I want to start reading again. Well, I should correct that, I want to start reading books again that don’t involve how-to on baby: whether it’s making, baking, caring, or rearing. Granted, there’s not much time to read what with the business of keeping Lil Z alive and thriving and all, but I would like something better to do on my train ride to work than stare into space. It gets rather boring, and sometimes while staring into space I accidentally make eye contact with a fellow train rider. A big no-no for commuters in any urban area. Read the commuting handbook and you’ll find out it is true.
I also want to get a library card. And probably also find out where the library is located. Because as much as I love Barnes and Noble where the air is permeated with the smell of paper and caramel lattes, it gets expensive to buy books. Just recently I bought a handful of children’s books to read to Lil Z-Bear, the total: $97.85 for 4 books. Ouch! Good Night Moon indeed.
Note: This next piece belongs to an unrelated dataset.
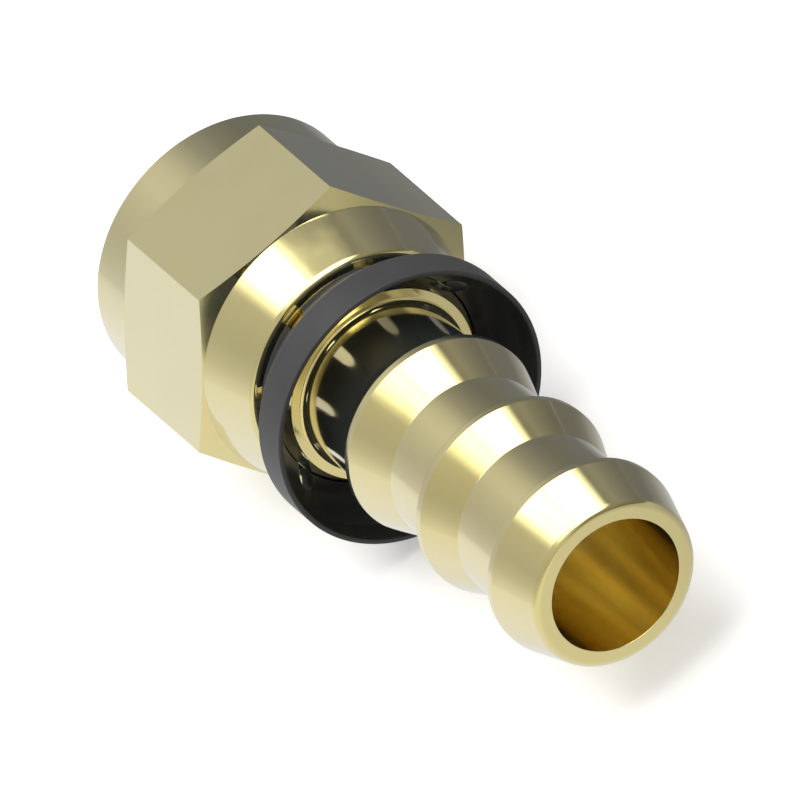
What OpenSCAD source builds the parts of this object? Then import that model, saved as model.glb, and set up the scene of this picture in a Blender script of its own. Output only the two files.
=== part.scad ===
// Socketless hose fitting, straight, with a flare swivel nut and a hose guard ring.
// The axis is X. The hose tail points to +X and the nut's mouth to -X.
// The origin is on the axis, at the open end of the cone seat. One flat of the hex faces down.

/* [Swivel nut] */
// Hex across flats
hex_af = 22.225; // [22:0.025:24]
// How far the flats of the hex stand out from the round parts
flat_step = 0.1125; // [0.05:0.0125:0.3]
// Length of the hex, measured along its corners
hex_len = 10.4; // [9:0.05:13]
// Slope of the chamfers at both ends of the hex
hex_chamfer_deg = 15; // [10:1:30]
// Length of the round part at the mouth
collar_len = 4.2; // [3:0.1:6]
// Rounding of the mouth's outer edge
collar_round = 0.1; // [0.05:0.05:0.4]
// Length of the crimped skirt
skirt_len = 4.62; // [3.8:0.01:6]
// Rounding of the skirt's outer edge
skirt_round = 0.5; // [0.1:0.05:0.7]
// Wall of the skirt, measured across the axis
skirt_wall = 1.75; // [1.5:0.05:1.85]

/* [Thread] */
// Wall between the thread's major radius and the outside of the round parts
thread_wall = 1.475; // [1.1:0.025:2]
// Depth of the thread, from its major radius to the bore that it is cut in
thread_depth = 0.775; // [0.7:0.005:0.85]
// Length of the threaded bore
thread_len = 7.3; // [6:0.1:8]
// Extra radius of the entry chamfer and the run-out groove beyond the thread
thread_margin = 0.1; // [0.05:0.05:0.2]
// Length of the run-out groove behind the thread
relief_len = 1.6; // [1.2:0.1:2.4]

/* [Cone seat] */
// From the inner end of the thread to the seat's open end
seat_back = 0.925; // [0.5:0.025:1.4]
// Angle between the seat's wall and the axis
seat_deg = 37; // [30:1:45]
// Width of the head's front face around the seat
seat_rim = 0.97; // [0.6:0.01:1.4]
// Rounding of the head's front edge
head_round = 0.3; // [0.1:0.05:0.4]

/* [Hose tail] */
// Flow bore
bore_d = 10.74; // [9.5:0.01:11.3]
// Stem between the barbs
stem_d = 13.3; // [12.8:0.05:13.8]
// Height of the barbs above the stem
barb_h = 1.255; // [0.9:0.005:1.5]
// Number of barbs
barb_count = 3; // [2:1:4]
// Distance from one barb to the next
barb_pitch = 10.4; // [8:0.1:12]
// From the flange's face to the front edge of the first crest
barb_start = 8.63; // [7:0.01:10]
// Width of the flat land on each crest
barb_land = 0.55; // [0.3:0.05:0.9]
// Rounding of each crest's rear edge and of the corner at its foot
barb_round = 0.15; // [0.15:0.05:0.45]
// Length of the first barb's cone, down to the stem
first_cone_len = 3.95; // [3:0.05:5]
// Length of the other barbs' cones, down to the stem
cone_len = 3.35; // [3:0.05:5]
// From the front edge of the last crest to the tip's face
tip_len = 4.5; // [3.5:0.1:6]
// Diameter of the tip
tip_d = 13.4; // [12.9:0.05:14]
// Rounding of the tip's outer edge
tip_round = 0.65; // [0.15:0.01:0.8]

/* [Flange] */
// Height of the flange, which the hose end meets, above the stem
flange_h = 1.13; // [0.9:0.01:1.4]
// From the rear of the ring's seat to the flange's face
flange_len = 2.3; // [2:0.05:3]
// Rounding between the flange's face and the stem
flange_round = 0.5; // [0.2:0.05:0.6]
// How far the seat that carries the guard ring stands out from the flange
land_h = 0.62; // [0.4:0.01:0.8]
// Length of the seat that carries the guard ring
land_len = 1.15; // [1.1:0.01:1.25]
// Length of the slope from that seat down to the flange
land_slope = 0.35; // [0.2:0.05:0.6]
// How far the neck in the nut lies below that seat
neck_step = 0.665; // [0.4:0.005:1]

/* [Guard ring] */
// How far the ring's outside stays inside the flats of the hex
ring_recess = 0.0125; // [0:0.0125:0.1]
// Overall length
ring_len = 6.22; // [5.6:0.02:8]
// Thickness of the cup's wall at its bottom
cup_wall = 0.5; // [0.45:0.01:0.7]
// Thickness of the cup's wall at its lip
lip_wall = 0.39; // [0.3:0.01:0.45]
// From the hub's rear to the bottom of the cup's wall
cup_floor = 4.1; // [3.9:0.05:4.5]
// From the hub's rear to the rear edge of the outer wall
wall_start = 3.29; // [3.1:0.01:3.5]
// Rounding of the outer wall's rear edge
wall_round = 0.3; // [0.1:0.05:0.5]
// Rounding of the lip's outer edge
lip_round = 0.06; // [0.05:0.01:0.16]
// Wall of the hub
hub_wall = 0.58; // [0.45:0.01:0.75]
// Length of the straight part of the hub's outside
hub_len = 0.45; // [0.35:0.05:0.7]
// Chamfer of the hub's rear edge
hub_chamfer = 0.16; // [0.05:0.01:0.2]
// Length of the hub's bore
hub_bore_len = 1.29; // [1.25:0.01:1.4]
// Number of slots that part the hub into fingers
slot_count = 8; // [6:1:10]
// Width of a slot
slot_w = 1.58; // [1:0.02:2]
// Length of a slot from the hub's rear to its rounded end
slot_len = 2.68; // [2.2:0.02:2.8]
// Turn of the first slot from straight up
slot_phase = 30; // [0:5:45]
// Height of the snap bead in the hub's bore
bead_h = 0.25; // [0.15:0.01:0.3]
// Width of the snap bead at its crest
bead_w = 0.2; // [0.15:0.01:0.25]
// From the hub's rear to the middle of the snap bead
bead_x = 0.57; // [0.55:0.01:0.6]

/* [Clearances] */
// Radial running clearance between the nut and the nipple's head
swivel_gap = 0.08; // [0.05:0.01:0.1]
// Radial running clearance between the ring's hub and its seat
ring_gap = 0.08; // [0.05:0.01:0.1]
// Side clearance of the snap bead in its groove
bead_gap = 0.06; // [0.05:0.01:0.08]
// Gap between the nut's end face and the ring
end_gap = 0.32; // [0.2:0.02:0.6]

/* [Hidden] */
$fn = 96;

// Points in each rounded corner
arc_steps = 8;
// How far a cutting shape passes the surface that it cuts
over = 1;
brass = [0.74, 0.68, 0.42];
black = [0.22, 0.22, 0.23];

// Radii of the nipple's tail, where the ring and the nut's skirt sit on it
bore_r = bore_d / 2;
stem_r = stem_d / 2;
barb_r = stem_r + barb_h;
flange_r = stem_r + flange_h;
land_r = flange_r + land_h;
neck_r = land_r - neck_step;

// Radii of the nut. The thread comes to a major diameter of 19.05.
flat_r = hex_af / 2;
hex_r = flat_r / cos(30);
collar_r = flat_r - flat_step;
major_r = collar_r - thread_wall;
relief_r = major_r + thread_margin;
thread_r = major_r - thread_depth;
cavity_r = collar_r - skirt_wall;
neck_hole_r = neck_r + swivel_gap;
skirt_end_r = neck_hole_r + skirt_wall;

// Radii of the nipple's head, in the nut's cavity
head_r = cavity_r - swivel_gap;
seat_r = head_r - seat_rim;

// Radii of the ring
hub_bore_r = land_r + ring_gap;
hub_r = hub_bore_r + hub_wall;
bead_r = hub_bore_r - bead_h;
ring_r = flat_r - ring_recess;

// Stations along the nut
relief_x = -seat_back;
thread_x = relief_x - thread_len;
mouth_x = thread_x - relief_r + thread_r;
chamfer_len = (hex_r - collar_r) * tan(hex_chamfer_deg);
collar_x = mouth_x + collar_len;
skirt_x = collar_x + hex_len + 2 * chamfer_len;
nut_end_x = skirt_x + skirt_len;

// Stations along the nipple and the ring
land_x = nut_end_x + end_gap;
flange_x = land_x + flange_len;
last_crest_x = flange_x + barb_start + (barb_count - 1) * barb_pitch;
tip_x = last_crest_x + tip_len;
seat_end_x = (seat_r - bore_r) / tan(seat_deg);
ring_end_x = land_x + ring_len;

function unit(v) = v / norm(v);

// Rounded corner at b, between the lines to a and to c, as points on an arc of radius r
function corner(a, b, c, r) =
    let (u = unit(a - b),
         w = unit(c - b),
         half = acos(u * w) / 2,
         centre = b + unit(u + w) * r / sin(half),
         first = b + u * r / tan(half) - centre,
         last = b + w * r / tan(half) - centre,
         start = atan2(first.y, first.x),
         sweep = atan2(last.y, last.x) - start,
         turn = sweep > 180 ? sweep - 360 : sweep < -180 ? sweep + 360 : sweep)
    [for (i = [0 : arc_steps])
        centre + r * [cos(start + turn * i / arc_steps), sin(start + turn * i / arc_steps)]];

// Turns an outline of [radius, station] points about the X axis
module turned(outline) {
    rotate([0, 90, 0])
        rotate_extrude()
            polygon(outline);
}

// Outline of the snap bead, or of the groove that it runs in, with 45 degree sides
function snap_outline(foot_r, crest_r, half_w) =
    [[foot_r, land_x + bead_x - half_w - foot_r + crest_r],
     [crest_r, land_x + bead_x - half_w],
     [crest_r, land_x + bead_x + half_w],
     [foot_r, land_x + bead_x + half_w + foot_r - crest_r]];

function reversed(list) = [for (i = [len(list) - 1 : -1 : 0]) list[i]];

// The nut is a turned blank cut to a hex. The chamfer cones run past the hex's corners.
module nut_blank() {
    mouth_edge = [collar_r, mouth_x];
    skirt_edge = [skirt_end_r, nut_end_x];
    cone_r = hex_r + over;
    cone_len = (cone_r - collar_r) * tan(hex_chamfer_deg);
    turned(concat(
        [[relief_r, mouth_x]],
        corner([relief_r, mouth_x], mouth_edge, [collar_r, collar_x], collar_round),
        [[collar_r, collar_x],
         [cone_r, collar_x + cone_len],
         [cone_r, skirt_x - cone_len],
         [collar_r, skirt_x]],
        corner([collar_r, skirt_x], skirt_edge, [neck_hole_r, nut_end_x], skirt_round),
        [[neck_hole_r, nut_end_x],
         [cavity_r, skirt_x],
         [cavity_r, relief_x + relief_len],
         [relief_r, relief_x + relief_len],
         [relief_r, relief_x],
         [thread_r, relief_x],
         [thread_r, thread_x]]));
}

module swivel_nut() {
    color(brass)
        intersection() {
            nut_blank();
            translate([mouth_x - over, 0, 0])
                rotate([0, 90, 0])
                    rotate([0, 0, 30])
                        cylinder(h = nut_end_x - mouth_x + 2 * over, r = hex_r, $fn = 6);
        }
}

// One barb: a square shoulder towards the nut, a land, and a cone down to the stem
function barb_outline(crest_x, slope_len) =
    let (back_x = crest_x - barb_land - barb_round,
         foot = [stem_r, back_x],
         shoulder = [barb_r, back_x])
    concat(
        corner([stem_r, back_x - over], foot, shoulder, barb_round),
        corner(foot, shoulder, [barb_r, crest_x], barb_round),
        [[barb_r, crest_x]],
        slope_len > 0 ? [[stem_r, crest_x + slope_len]] : []);

function slope_of(i) = i == barb_count - 1 ? 0 : i == 0 ? first_cone_len : cone_len;

module hose_nipple() {
    groove_r = bead_r - ring_gap;
    groove_half_w = bead_w / 2 + bead_gap;
    head_edge = [head_r, 0];
    flange_foot = [stem_r, flange_x];
    tip_edge = [tip_d / 2, tip_x];
    color(brass)
        turned(concat(
            [[bore_r, seat_end_x],
             [seat_r, 0]],
            corner([seat_r, 0], head_edge, [head_r, skirt_x], head_round),
            [[head_r, skirt_x],
             [neck_r, nut_end_x],
             [neck_r, land_x],
             [land_r, land_x]],
            snap_outline(land_r, groove_r, groove_half_w),
            [[land_r, land_x + land_len],
             [flange_r, land_x + land_len + land_slope],
             [flange_r, flange_x]],
            corner([flange_r, flange_x], flange_foot, [stem_r, flange_x + over], flange_round),
            [for (i = [0 : barb_count - 1])
                each barb_outline(flange_x + barb_start + i * barb_pitch, slope_of(i))],
            corner([barb_r, last_crest_x], tip_edge, [bore_r, tip_x], tip_round),
            [[bore_r, tip_x]]));
}

// One slot of the ring, along the axis at the top, open at the hub's rear
module slot() {
    end_x = slot_len - slot_w / 2;
    translate([land_x, 0, 0]) {
        translate([-over, -slot_w / 2, 0])
            cube([end_x + over, slot_w, ring_r + over]);
        translate([end_x, 0, 0])
            cylinder(h = ring_r + over, d = slot_w);
    }
}

module guard_ring() {
    wall_edge = [ring_r, land_x + wall_start];
    lip_edge = [ring_r, ring_end_x];
    hub_front = [hub_r, land_x + hub_len];
    color(black)
        difference() {
            turned(concat(
                [[hub_bore_r, land_x],
                 [hub_r - hub_chamfer, land_x],
                 [hub_r, land_x + hub_chamfer],
                 hub_front],
                corner(hub_front, wall_edge, lip_edge, wall_round),
                corner(wall_edge, lip_edge, [ring_r - lip_wall, ring_end_x], lip_round),
                [[ring_r - lip_wall, ring_end_x],
                 [ring_r - cup_wall, land_x + cup_floor],
                 [hub_bore_r, land_x + hub_bore_len]],
                reversed(snap_outline(hub_bore_r, bead_r, bead_w / 2))));
            for (i = [0 : slot_count - 1])
                rotate([-slot_phase - 360 * i / slot_count, 0, 0])
                    slot();
        }
}

swivel_nut();
hose_nipple();
guard_ring();
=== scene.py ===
from math import acos, atan2, cos, hypot, pi, radians, sin, tan

import bpy
from mathutils import Matrix, Vector


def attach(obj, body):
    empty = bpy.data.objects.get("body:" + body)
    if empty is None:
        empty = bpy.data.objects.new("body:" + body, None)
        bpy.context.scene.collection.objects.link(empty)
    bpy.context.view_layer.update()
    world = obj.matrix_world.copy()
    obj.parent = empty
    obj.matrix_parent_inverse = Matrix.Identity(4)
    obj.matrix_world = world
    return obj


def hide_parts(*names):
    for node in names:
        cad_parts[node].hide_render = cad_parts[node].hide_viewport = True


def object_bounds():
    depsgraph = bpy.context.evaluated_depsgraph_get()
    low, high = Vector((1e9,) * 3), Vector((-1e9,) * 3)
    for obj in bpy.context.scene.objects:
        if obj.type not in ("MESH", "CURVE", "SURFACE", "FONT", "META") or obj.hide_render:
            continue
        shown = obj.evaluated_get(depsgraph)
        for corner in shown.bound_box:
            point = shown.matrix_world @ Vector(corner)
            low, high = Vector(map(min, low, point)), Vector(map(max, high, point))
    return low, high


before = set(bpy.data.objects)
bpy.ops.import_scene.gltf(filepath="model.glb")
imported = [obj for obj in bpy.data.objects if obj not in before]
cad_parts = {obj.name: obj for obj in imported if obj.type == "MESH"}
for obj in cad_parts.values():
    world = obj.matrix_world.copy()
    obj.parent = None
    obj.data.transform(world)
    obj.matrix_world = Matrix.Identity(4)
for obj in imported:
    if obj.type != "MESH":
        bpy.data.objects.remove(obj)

# A push-on hose fitting: brass nut, brass hose tail, black ring that covers the hose end.
# Lengths of the pieces are millimetres, the axis is X and the tail points to +X.
mm = 0.001
cadBox = [list(corner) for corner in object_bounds()]


# camera

cameraSetup = {
    "right": (0.5003, 0.7503, -0.4321),     # the way that the picture's right side lies
    "up": (-0.4326, 0.6489, 0.6259),
    "lookAt": (10.437, 0.903, -5.042),
    "width": 58.467,                        # how much is seen from side to side
    "distance": 300,
    "nearest": 10,
    "farthest": 5000,
}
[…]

The books that I do own are proudly displayed on our bookshelf in the hallway; it makes people who visit us think we are smart (we are, in case you were wondering). I make sure that the books that make us look even smarter are at eye level: that’s where I keep my Tolstoys, Gogols, and Nabokovs, Austens and Dickens, Steinbecks and Hemingways. I also throw in hubby’s old Anatomy of the Human Body and various other medical books with scary titles to keep things interesting. On the lower shelf, I keep my collection of South Asian writers, my collection of David Sedaris, my collection of travel books, and some selected chick lit books. Hidden from all eyes to see in a box somewhere in a closet is my collection of romance novels. Yes, the ones with the embarrassing graphics of dashing rakes and brazen maidens. Because we all have our vices.